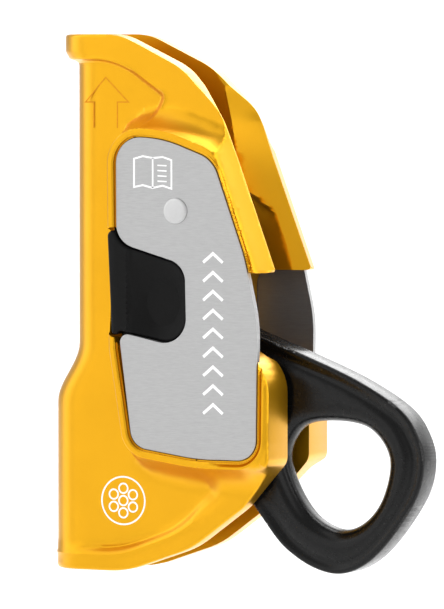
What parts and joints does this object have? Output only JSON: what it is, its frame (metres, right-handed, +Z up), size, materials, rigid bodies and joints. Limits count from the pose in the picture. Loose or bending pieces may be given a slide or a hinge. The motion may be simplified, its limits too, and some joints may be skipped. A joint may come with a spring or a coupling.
{
  "type": "rope ascender",
  "caption": "Openable cam-loaded rope clamp with a channel body, thumb buttons that free the cam, and a cam lever with an eye for a connector.",
  "frame": {"origin": "on the rope's axis in the channel, level with the cam axle at rest", "axes": "+Z up the rope, +X from the rope towards the cam lever, +Y across to the rear plate"},
  "size_m": [0.1086, 0.04, 0.1442],
  "materials": {
    "gold_aluminium": "satin gold anodised",
    "brushed_plate": "brushed along X",
    "pin_steel": "smooth",
    "black_aluminium": "satin black anodised forging",
    "black_plastic": "fine satin",
    "pale_plastic": "smooth"
  },
  "bodies": {
    "clamp_body": {"channel_body": "gold_aluminium", "front_side_plate": "brushed_plate", "rear_side_plate": "brushed_plate", "front_pivot_rivet": "pin_steel", "rear_pivot_rivet": "pin_steel", "front_pivot_washer": "pale_plastic", "rear_pivot_washer": "pale_plastic", "front_button_spring": "pin_steel", "rear_button_spring": "pin_steel"},
    "cam_carrier": {"front_link": "brushed_plate", "rear_link": "brushed_plate", "cam_axle": "pin_steel", "front_cam_washer": "pale_plastic", "rear_cam_washer": "pale_plastic", "front_cam_spring": "pin_steel", "rear_cam_spring": "pin_steel"},
    "cam_lever": {"cam_arm": "black_aluminium", "front_cam_bush": "pale_plastic", "rear_cam_bush": "pale_plastic"},
    "front_thumb_button": {"front_button": "black_plastic", "front_latch_pin": "pin_steel"},
    "rear_thumb_button": {"rear_button": "black_plastic", "rear_latch_pin": "pin_steel"}
  },
  "joints": [
    {"name": "carrier_swing", "type": "hinge", "parent": "clamp_body", "child": "cam_carrier", "pos_m": [0.0268, 0, 0.0366], "axis": [0, -1, 0], "range_deg": [0, 55]},
    {"name": "arm_swing", "type": "hinge", "parent": "cam_carrier", "child": "cam_lever", "pos_m": [0.029, 0, 0], "axis": [0, 1, 0], "range_deg": [-48, 0], "stiffness_Nm_per_rad": 0.08, "springref_deg": 28.65},
    {"name": "front_button_press", "type": "slide", "parent": "clamp_body", "child": "front_thumb_button", "axis": [0, 1, 0], "range_m": [0, 0.0028], "stiffness_N_per_m": 800, "springref_m": -0.001},
    {"name": "rear_button_press", "type": "slide", "parent": "clamp_body", "child": "rear_thumb_button", "axis": [0, -1, 0], "range_m": [0, 0.0028], "stiffness_N_per_m": 800, "springref_m": -0.001}
  ]
}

_____

#### Stated task:
Print the complete listing again, exactly as it stands.

#### Answer to this problem:
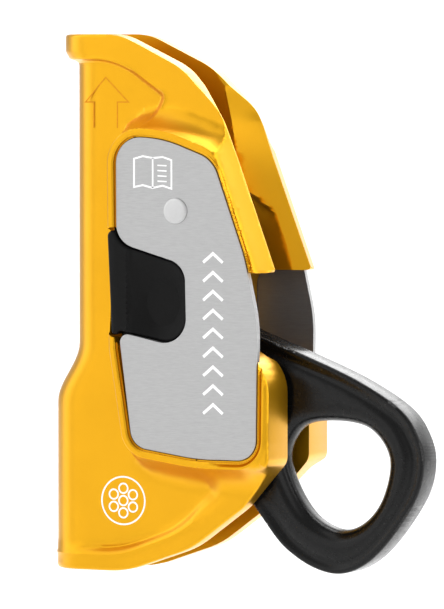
What parts and joints does this object have? Output only JSON: what it is, its frame (metres, right-handed, +Z up), size, materials, rigid bodies and joints. Limits count from the pose in the picture. Loose or bending pieces may be given a slide or a hinge. The motion may be simplified, its limits too, and some joints may be skipped. A joint may come with a spring or a coupling.
{
  "type": "rope ascender",
  "caption": "Openable cam-loaded rope clamp with a channel body, thumb buttons that free the cam, and a cam lever with an eye for a connector.",
  "frame": {"origin": "on the rope's axis in the channel, level with the cam axle at rest", "axes": "+Z up the rope, +X from the rope towards the cam lever, +Y across to the rear plate"},
  "size_m": [0.1086, 0.04, 0.1442],
  "materials": {
    "gold_aluminium": "satin gold anodised",
    "brushed_plate": "brushed along X",
    "pin_steel": "smooth",
    "black_aluminium": "satin black anodised forging",
    "black_plastic": "fine satin",
    "pale_plastic": "smooth"
  },
  "bodies": {
    "clamp_body": {"channel_body": "gold_aluminium", "front_side_plate": "brushed_plate", "rear_side_plate": "brushed_plate", "front_pivot_rivet": "pin_steel", "rear_pivot_rivet": "pin_steel", "front_pivot_washer": "pale_plastic", "rear_pivot_washer": "pale_plastic", "front_button_spring": "pin_steel", "rear_button_spring": "pin_steel"},
    "cam_carrier": {"front_link": "brushed_plate", "rear_link": "brushed_plate", "cam_axle": "pin_steel", "front_cam_washer": "pale_plastic", "rear_cam_washer": "pale_plastic", "front_cam_spring": "pin_steel", "rear_cam_spring": "pin_steel"},
    "cam_lever": {"cam_arm": "black_aluminium", "front_cam_bush": "pale_plastic", "rear_cam_bush": "pale_plastic"},
    "front_thumb_button": {"front_button": "black_plastic", "front_latch_pin": "pin_steel"},
    "rear_thumb_button": {"rear_button": "black_plastic", "rear_latch_pin": "pin_steel"}
  },
  "joints": [
    {"name": "carrier_swing", "type": "hinge", "parent": "clamp_body", "child": "cam_carrier", "pos_m": [0.0268, 0, 0.0366], "axis": [0, -1, 0], "range_deg": [0, 55]},
    {"name": "arm_swing", "type": "hinge", "parent": "cam_carrier", "child": "cam_lever", "pos_m": [0.029, 0, 0], "axis": [0, 1, 0], "range_deg": [-48, 0], "stiffness_Nm_per_rad": 0.08, "springref_deg": 28.65},
    {"name": "front_button_press", "type": "slide", "parent": "clamp_body", "child": "front_thumb_button", "axis": [0, 1, 0], "range_m": [0, 0.0028], "stiffness_N_per_m": 800, "springref_m": -0.001},
    {"name": "rear_button_press", "type": "slide", "parent": "clamp_body", "child": "rear_thumb_button", "axis": [0, -1, 0], "range_m": [0, 0.0028], "stiffness_N_per_m": 800, "springref_m": -0.001}
  ]
}